§ Challenge
Only a number is required: how many lines of the material contain the word "joints"?

§ Given information
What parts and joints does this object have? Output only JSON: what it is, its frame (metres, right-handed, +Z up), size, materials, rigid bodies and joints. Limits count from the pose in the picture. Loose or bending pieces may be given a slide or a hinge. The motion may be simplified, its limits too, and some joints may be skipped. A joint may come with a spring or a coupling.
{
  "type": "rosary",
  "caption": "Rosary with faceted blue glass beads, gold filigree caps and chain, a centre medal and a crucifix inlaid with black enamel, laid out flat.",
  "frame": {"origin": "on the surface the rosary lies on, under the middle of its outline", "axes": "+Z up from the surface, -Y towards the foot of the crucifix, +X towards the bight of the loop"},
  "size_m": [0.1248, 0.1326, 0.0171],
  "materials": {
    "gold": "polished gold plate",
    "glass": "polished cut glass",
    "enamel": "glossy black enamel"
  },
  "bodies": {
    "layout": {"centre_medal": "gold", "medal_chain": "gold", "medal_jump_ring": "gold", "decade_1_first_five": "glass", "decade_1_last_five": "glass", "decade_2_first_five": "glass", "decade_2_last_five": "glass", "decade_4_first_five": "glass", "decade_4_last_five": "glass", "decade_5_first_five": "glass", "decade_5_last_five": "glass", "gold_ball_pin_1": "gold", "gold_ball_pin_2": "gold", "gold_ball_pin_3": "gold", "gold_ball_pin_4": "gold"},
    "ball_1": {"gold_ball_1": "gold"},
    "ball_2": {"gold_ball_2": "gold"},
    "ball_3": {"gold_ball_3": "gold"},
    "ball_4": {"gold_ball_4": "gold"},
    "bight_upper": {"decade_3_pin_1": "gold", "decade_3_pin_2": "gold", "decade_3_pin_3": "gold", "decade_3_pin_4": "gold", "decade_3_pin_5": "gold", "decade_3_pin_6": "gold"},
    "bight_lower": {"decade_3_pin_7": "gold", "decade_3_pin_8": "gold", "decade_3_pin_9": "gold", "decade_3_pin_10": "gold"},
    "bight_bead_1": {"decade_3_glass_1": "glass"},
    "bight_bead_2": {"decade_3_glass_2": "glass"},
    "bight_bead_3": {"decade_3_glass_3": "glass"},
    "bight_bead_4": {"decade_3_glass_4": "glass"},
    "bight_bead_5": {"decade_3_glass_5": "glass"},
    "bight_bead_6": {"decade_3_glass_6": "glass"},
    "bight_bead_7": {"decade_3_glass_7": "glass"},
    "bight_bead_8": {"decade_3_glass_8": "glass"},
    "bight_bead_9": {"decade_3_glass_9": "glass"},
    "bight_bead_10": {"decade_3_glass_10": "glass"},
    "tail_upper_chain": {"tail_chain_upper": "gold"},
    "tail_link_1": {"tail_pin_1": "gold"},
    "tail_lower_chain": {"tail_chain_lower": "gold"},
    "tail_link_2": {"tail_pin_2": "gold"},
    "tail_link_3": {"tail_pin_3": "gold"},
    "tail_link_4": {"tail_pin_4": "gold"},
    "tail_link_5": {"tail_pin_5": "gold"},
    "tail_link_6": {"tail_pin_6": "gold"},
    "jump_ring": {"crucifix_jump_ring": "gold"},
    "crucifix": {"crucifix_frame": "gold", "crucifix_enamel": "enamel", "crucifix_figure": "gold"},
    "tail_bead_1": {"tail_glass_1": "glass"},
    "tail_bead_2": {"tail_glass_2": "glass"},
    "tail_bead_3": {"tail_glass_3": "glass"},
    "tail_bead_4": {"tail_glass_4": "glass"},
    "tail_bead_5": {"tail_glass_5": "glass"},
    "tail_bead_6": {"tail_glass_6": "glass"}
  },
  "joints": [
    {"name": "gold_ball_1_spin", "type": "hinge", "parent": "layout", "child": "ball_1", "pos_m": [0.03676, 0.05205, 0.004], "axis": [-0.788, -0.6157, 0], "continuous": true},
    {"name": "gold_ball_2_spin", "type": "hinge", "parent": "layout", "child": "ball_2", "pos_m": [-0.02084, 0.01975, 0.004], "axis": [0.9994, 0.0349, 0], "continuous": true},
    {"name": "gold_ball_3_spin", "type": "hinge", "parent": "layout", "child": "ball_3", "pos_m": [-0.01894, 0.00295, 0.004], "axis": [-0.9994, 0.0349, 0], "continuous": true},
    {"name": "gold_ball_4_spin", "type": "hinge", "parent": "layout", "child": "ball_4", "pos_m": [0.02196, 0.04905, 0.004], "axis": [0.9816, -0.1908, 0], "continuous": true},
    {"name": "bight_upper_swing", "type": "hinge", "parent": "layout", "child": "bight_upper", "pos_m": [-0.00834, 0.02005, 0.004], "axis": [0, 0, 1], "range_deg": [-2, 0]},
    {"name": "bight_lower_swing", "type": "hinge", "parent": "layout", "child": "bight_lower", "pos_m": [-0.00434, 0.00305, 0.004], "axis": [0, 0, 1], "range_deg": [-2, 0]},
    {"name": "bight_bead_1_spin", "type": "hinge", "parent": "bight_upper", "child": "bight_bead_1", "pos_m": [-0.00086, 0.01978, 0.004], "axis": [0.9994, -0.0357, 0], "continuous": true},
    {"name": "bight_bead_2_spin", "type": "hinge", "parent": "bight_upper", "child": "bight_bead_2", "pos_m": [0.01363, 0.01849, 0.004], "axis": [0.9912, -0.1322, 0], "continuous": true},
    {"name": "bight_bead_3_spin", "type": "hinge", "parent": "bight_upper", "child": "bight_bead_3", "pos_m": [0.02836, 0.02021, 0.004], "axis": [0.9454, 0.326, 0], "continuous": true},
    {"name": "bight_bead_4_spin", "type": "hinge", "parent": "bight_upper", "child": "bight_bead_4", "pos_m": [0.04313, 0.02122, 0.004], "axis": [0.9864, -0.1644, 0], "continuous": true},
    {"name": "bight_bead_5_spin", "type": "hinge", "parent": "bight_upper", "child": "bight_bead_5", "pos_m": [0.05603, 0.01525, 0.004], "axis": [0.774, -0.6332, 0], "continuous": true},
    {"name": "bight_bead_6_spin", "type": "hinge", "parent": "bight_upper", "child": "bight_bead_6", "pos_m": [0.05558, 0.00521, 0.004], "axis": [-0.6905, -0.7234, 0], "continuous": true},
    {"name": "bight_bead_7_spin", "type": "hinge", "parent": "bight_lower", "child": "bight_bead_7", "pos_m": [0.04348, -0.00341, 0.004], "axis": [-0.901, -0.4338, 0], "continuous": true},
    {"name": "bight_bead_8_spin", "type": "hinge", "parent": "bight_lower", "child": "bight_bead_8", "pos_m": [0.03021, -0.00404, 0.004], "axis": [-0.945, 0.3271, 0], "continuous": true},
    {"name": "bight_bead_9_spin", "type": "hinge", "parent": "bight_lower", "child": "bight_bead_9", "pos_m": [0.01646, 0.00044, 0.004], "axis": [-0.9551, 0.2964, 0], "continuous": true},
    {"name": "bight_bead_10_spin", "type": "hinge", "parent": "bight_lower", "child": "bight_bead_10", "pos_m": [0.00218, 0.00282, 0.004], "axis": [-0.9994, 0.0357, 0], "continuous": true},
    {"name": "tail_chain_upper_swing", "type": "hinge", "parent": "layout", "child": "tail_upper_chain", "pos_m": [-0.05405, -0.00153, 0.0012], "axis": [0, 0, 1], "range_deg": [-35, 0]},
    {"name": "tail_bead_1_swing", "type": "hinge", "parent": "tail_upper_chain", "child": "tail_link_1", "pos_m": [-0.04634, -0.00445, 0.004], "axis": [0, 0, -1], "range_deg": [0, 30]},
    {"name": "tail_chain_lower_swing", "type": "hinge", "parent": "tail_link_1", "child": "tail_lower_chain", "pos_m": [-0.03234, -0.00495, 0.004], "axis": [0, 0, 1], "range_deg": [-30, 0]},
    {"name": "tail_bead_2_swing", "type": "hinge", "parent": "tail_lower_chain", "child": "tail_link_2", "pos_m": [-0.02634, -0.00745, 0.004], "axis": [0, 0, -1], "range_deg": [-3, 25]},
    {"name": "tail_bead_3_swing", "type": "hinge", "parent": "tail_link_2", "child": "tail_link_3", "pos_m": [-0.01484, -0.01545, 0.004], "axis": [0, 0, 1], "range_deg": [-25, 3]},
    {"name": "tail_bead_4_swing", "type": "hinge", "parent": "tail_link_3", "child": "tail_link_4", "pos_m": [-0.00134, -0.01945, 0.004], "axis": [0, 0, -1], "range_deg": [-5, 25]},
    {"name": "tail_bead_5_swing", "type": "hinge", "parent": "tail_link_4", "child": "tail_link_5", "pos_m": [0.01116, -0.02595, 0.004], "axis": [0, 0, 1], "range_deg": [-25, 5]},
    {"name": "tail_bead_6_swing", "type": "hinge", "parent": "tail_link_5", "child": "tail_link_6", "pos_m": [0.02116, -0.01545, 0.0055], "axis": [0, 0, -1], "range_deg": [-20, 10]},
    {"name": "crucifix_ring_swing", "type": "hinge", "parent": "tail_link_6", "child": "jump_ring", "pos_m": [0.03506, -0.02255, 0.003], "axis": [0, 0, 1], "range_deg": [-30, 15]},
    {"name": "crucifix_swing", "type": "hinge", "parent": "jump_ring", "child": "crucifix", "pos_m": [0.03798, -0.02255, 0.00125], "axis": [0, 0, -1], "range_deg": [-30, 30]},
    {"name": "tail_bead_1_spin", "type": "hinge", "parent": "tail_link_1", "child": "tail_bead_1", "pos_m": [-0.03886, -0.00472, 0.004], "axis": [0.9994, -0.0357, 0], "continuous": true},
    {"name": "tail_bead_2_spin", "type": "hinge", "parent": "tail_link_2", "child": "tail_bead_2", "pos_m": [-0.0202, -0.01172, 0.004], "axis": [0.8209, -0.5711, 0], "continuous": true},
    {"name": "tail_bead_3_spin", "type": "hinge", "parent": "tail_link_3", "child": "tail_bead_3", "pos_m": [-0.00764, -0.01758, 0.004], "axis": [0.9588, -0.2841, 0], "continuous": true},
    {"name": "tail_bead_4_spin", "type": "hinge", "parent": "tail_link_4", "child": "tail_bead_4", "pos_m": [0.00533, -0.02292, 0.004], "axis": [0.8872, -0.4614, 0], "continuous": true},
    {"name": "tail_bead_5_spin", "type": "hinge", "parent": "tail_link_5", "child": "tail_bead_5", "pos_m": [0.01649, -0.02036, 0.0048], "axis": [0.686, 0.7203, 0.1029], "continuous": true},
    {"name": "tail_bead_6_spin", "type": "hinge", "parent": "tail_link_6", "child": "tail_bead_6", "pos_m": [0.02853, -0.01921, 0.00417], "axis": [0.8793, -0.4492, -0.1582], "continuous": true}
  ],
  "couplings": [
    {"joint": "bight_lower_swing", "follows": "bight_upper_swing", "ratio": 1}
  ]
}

§ Expected answer
2